3. Prior to the termination of the tenancy, a notice as contemplated under proviso to section 21 (1) (a) was issued by the landlord on 7th November 2016, and thereafter a second notice by way of reminder was issued on 24th April 2015, contending thereof, that ever since issuance of the first notice, asking the respondent/tenant to vacate the premises in question, since he has not vacated the same within in the prescribed time limit therein in the notice, and he has committed the default despite of having a receipt of the notices, which was given for the termination of the tenancy, the release application was sought to be allowed, in order to meet up the personal need of the landlord. There had been a simultaneous proceedings which were held by way of the SCC suit being SCC Suit No.1 of 2015, which was filed after the issuance of the notices on 24th April 2015, on the ground of default, and also for the purposes of attracting the provisions contained under subsection (4) of Section 20 of the Rent Control Act, due to balance arrears of rent, and non timely remittance of rent. 4. The landlord in the release application has come up with a case, that since the applicant being an industrialist, he wants to comfortably accommodate his family, according to his social status, and the said need, as expressed by the applicant in the release application, i.e. to meet the needs of the family members according to the social status of the landlord and the said aspect has always been considered by the various precedents of the courts i.e. it is always the prerogative of the landlord to occupy an accommodation, which is under his ownership, and to spent his life comfortably according to his social status, which he enjoys in the society. He further submitted in the release application, that for the purposes of operating the business in which he is engaged, and also for the purposes of discharging the other various allied domestic work, he requires various domestic employees at his place for work to perform the duties of the domestic responsibilities, and hence his need was also expressed, that he will be needing certain servant quarters too, which are presently not available to him, to accommodate them in the accommodation, which is under the tenancy of the respondent/landlord. 5.

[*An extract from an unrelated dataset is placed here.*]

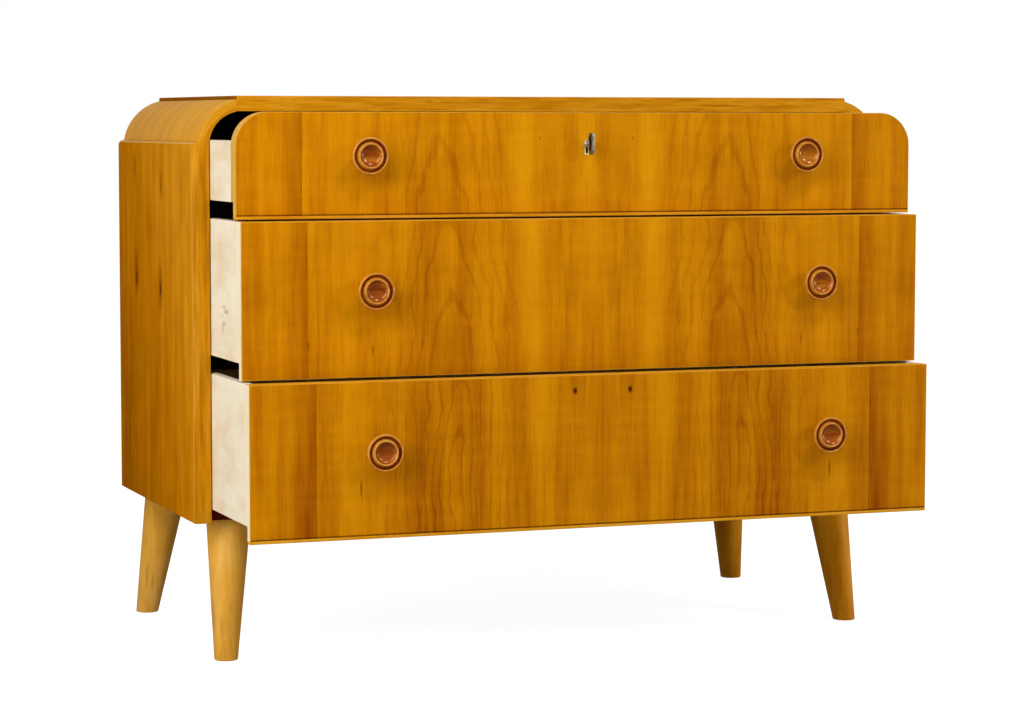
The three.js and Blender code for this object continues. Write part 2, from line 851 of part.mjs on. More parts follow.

5. The said release application was opposed by the respondent/tenant by filing a written statement by way of Paper No.15 (ga), whereby they have blatantly denied, that there was any bonafide need of the landlord, as expressed in the release application for accommodating the family on the basis of his social status, and the requirement to accommodate the servants, who are to be employed by the landlord have a peaceful and dignified living. 6. The objection, thus, filed, if the written statement itself is taken into consideration, it was contended by the respondent/tenant, that the release application was ill motivated because the landlord wanted to get the residential accommodation vacated, and then to give it on rent to other tenants, which would be later on fetching higher rent than what was being paid by the respondent/ tenant. However, if their stand taken in the written statement, is considered in its totality, the defence, which has been argued by the respondent/tenant, was in the context that the proceedings under Section 21 (1) (a) of the Act No.13 of 1972, was vitiated. Since the notice was issued for the alleged commission of default in remittance of the rent, and on the other hand the release application has been filed while expressing the bonafide need of the family, they are in much contradiction to one another. Apart from the fact, that it is not a defence which has been taken by the respondent in the written statement filed in the release application, but even if this defence was taken then too under section 21(1) (a) of the Act No.13 of 1972, it is to be independently read with section 20 (4) of the Act, that itself contemplates a default, as to be one of the reasons for seeking a release of the tenement and Section 21 (1) (a) of the Act No.13 of 1972, comes into play also when the release is sought in order to meet up the bonafide need of the landlord. 7. In support of his contention, the landlord had placed on record the various documents i.e. plaint of the Suit No.1/15, filed before the Judge Small Causes, the copy of the written statement i.e. Paper No.7 (ga) (2).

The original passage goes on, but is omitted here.